Should we trust need blind admissions?

Yes, but this thread deals with need-blind admissions. So, the issue is whether the perception of full-pay vs financial aid influences ad comm decisions. If they are on the fence about an applicant, is it far fetched to wonder if they flip back to page 1 and look at the parents’ perceived income?

No, I don’t think that is far-fetched, and I’m sure that it happens sometimes (even at “need blind” schools.)

On the other hand, 90% of students apply for financial aid, and most of them ending up going to school somewhere. Most schools below the elite level are “need blind” out of necessity - there aren’t enough qualified full-pay applicants to fill their classes.

There is really only a small group of schools that care about this:

  1. Elite schools that care about their admission rates AND
  2. Have policies of providing generous financial aid BUT
  3. They don’t have a 36 billion dollar endowment.

The vast majority of schools just don’t care - they let you in, and if you can’t afford it, you go somewhere else.

I dont think need blind schools flip back to page 1 and think “this kid can’t pay” or “this kid can pay.” That’s a conscious decision to factor ability to pay. It’s very easy to avoid doing that. Implicit bias (and indirect advantages) are the hard part.

This is coming from a friend who was in admissions at a top 20 and now works in for hire admissions consulting.

The well endowed schools presumably do not care if an individual admit is needy or not, as long as the entire admission class matches up approximately to the target level of financial need. Being well endowed (to the point that even list price students are being subsidized by tens of thousands of dollars per year), they have enough of a margin of error that a few more needy admits than planned will not matter in the big picture. The tipping of the admissions process and criteria to favor the wealthy occurs in the design of the process and criteria, not in the actual admissions readings where the “need blind” claim applies.

The less well endowed schools that promise good financial aid are more likely to have a strict financial aid budget to stay under, so they may have to be explicitly need-aware for at least the marginal admits to avoid going even a few needy students over budget.

When you talk about well-endowed schools, it’s good to keep in mind that just like every other form of wealth in this country, the vast majority of the endowment money is concentrated at the very top of the pyramid. The number of schools that can be said to be reasonably indifferent to tuition revenue can be counted on your hands. (Maybe you’d have to take off your shoes if you include some wealthy LACs on a per student basis.)

Even when you look at Harvard, you have to realize that that huge endowment isn’t just supporting the undergraduate population - it’s for the whole school, which is about 3x bigger in terms of students.

For need blind:

  1. “The central point: is it true is that if the ad comm PERCEIVES that you may need aid then your application could end up in the reject pile?” NO, not for being lower income.
  1. "The well endowed schools presumably do not care if an individual admit is needy or not, as long as the entire admission class matches up approximately to the target level of financial need." Close. The reality is the wealthier colleges are annually setting aside more financial aid than they reasonably expect to dole out.

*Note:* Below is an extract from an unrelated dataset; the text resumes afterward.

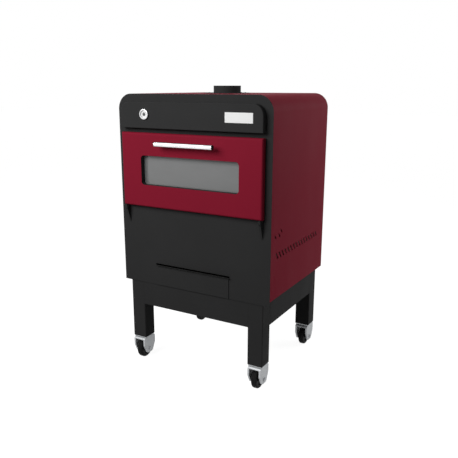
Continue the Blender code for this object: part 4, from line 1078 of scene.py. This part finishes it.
class OVEN_OT_door(OvenStep):
    """Outer pan, window, inner pan and seal"""

    bl_idname = "oven.door"
    bl_label = "Door"
    WINDOW_OVERLAP = 0.015
    WINDOW_FOLD = 0.0012
    GLASS_CORNER = 0.033
    GLASS_EDGE = 0.0006
    PLUG_GAP = 0.0003
    FLANGE_CORNER = 0.009
    PLUG_EDGE = 0.003
    ROPE_WIDTH = 0.014
    ROPE_EDGE = 0.0019
    SCREW_PLACES = (-0.385, -0.2, 0, 0.2, 0.385)
    SCREW_INSET = 0.013
    SCREW_RISE = 0.0024

    def execute(self, context):
        sizes = settings("door")
        low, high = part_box("door_skin")
        window = grown("door_glass", -self.WINDOW_OVERLAP)
        bench = Bench()
        bench.pan(low, high)
        bench.round_front(low.y, sizes.edge, 8)
        face = max(bench.mesh.faces, key=lambda f: f.calc_area())
        ring = bench.ring(on_front(low.y, *window), sizes.window_corner, 10)
        bench.pierce(face, ring)
        bench.fold(ring, Y * self.WINDOW_FOLD)
        bench.done("door_pan", "red enamel", "door", ["door_skin"], sizes.wall)
        self.opening(sizes, window)
        self.inside(sizes, window)
        return {"FINISHED"}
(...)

When my school says need blind, that’s exactly what they mean. Yes, a school with a hefty endowment.

Don’t get all worked up about need blind. As T26E4 suggested, you can only control what you can control. And that’s the quality of your app/supp. (And your choices of which colleges to apply to, in the first place.) Put your brain cells into that. Know your target colleges well enough to do that.

Btw, most of the huge endowments are just sitting there, growing. And only a percent of interest is dedicated to various needs.

The only thing running through my mind while reading this thread was “nobody owes me nothin’.” Well, except maybe University of Hawaii, since I pay state taxes. Otherwise, if you can figure out I’m an administrative assistant, my husband is a high school teacher, and my kid didn’t go to Punahou or a similar prep school, your admissions committee knows we can’t afford a full-price private college.

My kid’s job is to convince you she brings something to the table worth charging her less. “Demanding” anything else is asking for welfare from intuitions who are not obligated to provide it.